L’inconcludenza dell’indignazione liberal
da FERDINANDO PASTORE (pagina Facebook)
Dopo due anni di silenzio omertoso sulla tragedia genocidaria di Gaza, i liberal di ogni latitudine appaiono rianimati da un entusiasta spirito battagliero, corroborato dal protagonismo delle loro fondazioni, dei loro club, delle loro associazioni che predicano una globalizzazione dei mercati contraddistinta da un incorporeo impulso umanitario.
Uno spirito poco dedito alle cause dell’ingiustizia provocata dalla tirannia dei mercati e dei loro sovrani, ma molto attento alla compensazione filantropica, all’empatia dello star system, alla generosità caritatevole di oligarchi più inclini di altri a investire sulla pietà umana.
Si assiste dunque a una mobilitazione civilizzatrice che non dà alcuna speranza ai popoli diseredati e alle classi sfruttate. Né terrena come si proponeva di ottenere il socialismo né celeste dato che perlomeno il cristianesimo prospettava una salvezza immortale anche per gli ultimi nel regno della vita eterna.
Si avvera la celebrazione di un attivismo autocentrato, personalizzato, che non intende in alcun modo ragionare di modi di produzione, di orizzonti anticapitalisti, di conflitto sociale organizzato. Insomma che si bea dell’emersione della causa giusta, mediaticamente spettacolarizzata, nella quale spolverare quel pizzico di narcisismo così opportuno per industrializzare il proprio carisma.
Dimostrazione ne è il fatto che la questione palestinese non viene più inquadrata, come è avvenuto in questi anni di manifestazioni silenziate dal misticismo filo-sionista, in ambito antimperialista. Israele non viene identificato come un dispositivo paradigmatico della cultura occidentale che ha legalizzato la colonizzazione ridefinendola “guerra d’esportazione”. Tutto viene ridotto alla personificazione dell’orrore come se Benjamin Netanyahu e il suo governo fossero dei corpi estranei in una società tutto sommato sana, come in fin dei conti lo è quella rappresentata dalle fondazioni, dai club e dalle associazioni che analizzano la solidarietà globale.
Motivo per cui i palestinesi non incorporano più quel popolo sprovvisto di ricchezze o di contropartite da offrire per salvarsi dalla mentalità predatoria di uno stato ultra-capitalista, quale è Israele. Diventano una massa oscura, spoliticizzata nel suo errare per la sopravvivenza, priva di nazione, spogliata della sua lotta di autodeterminazione. Adatta a essere assorbita nella generica categoria di migrante quando la sua vita è stata ormai rasa al suolo.
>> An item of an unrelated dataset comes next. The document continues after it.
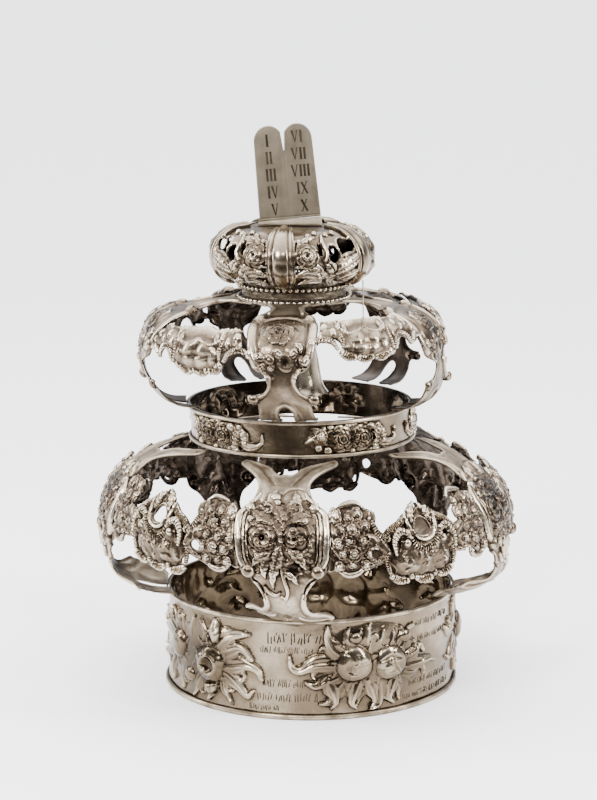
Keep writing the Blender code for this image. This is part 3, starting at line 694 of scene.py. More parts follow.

E di concerto non è un’indignazione che sconquassa le nostre strade che, tranne per qualche nostalgico novecentesco, continuano a essere percorse con placida leggerezza. I liberal non ce la fanno ad associare imperialismo e conflitto sociale, a concatenare le due dinamiche, a rappresentare la questione palestinese come espressione fondante della lotta di classe.
La cultura del minimalismo progressista, quella dell’accigliato cinema italiano, per esempio, che sfila indifferentemente per Gaza e contro l’Iran, non permette di associare la guerra al salario, al lavoro, ai servizi, alla sicurezza, alle pensioni che i capitalisti combattono senza avversari da trent’anni con la soluzione finale dei palestinesi. Non lo permette perché l’essenza della democrazia è la politicizzazione del conflitto, poco incline questo a farsi guidare da influencer e celebrità. Né da partiti di cartapesta.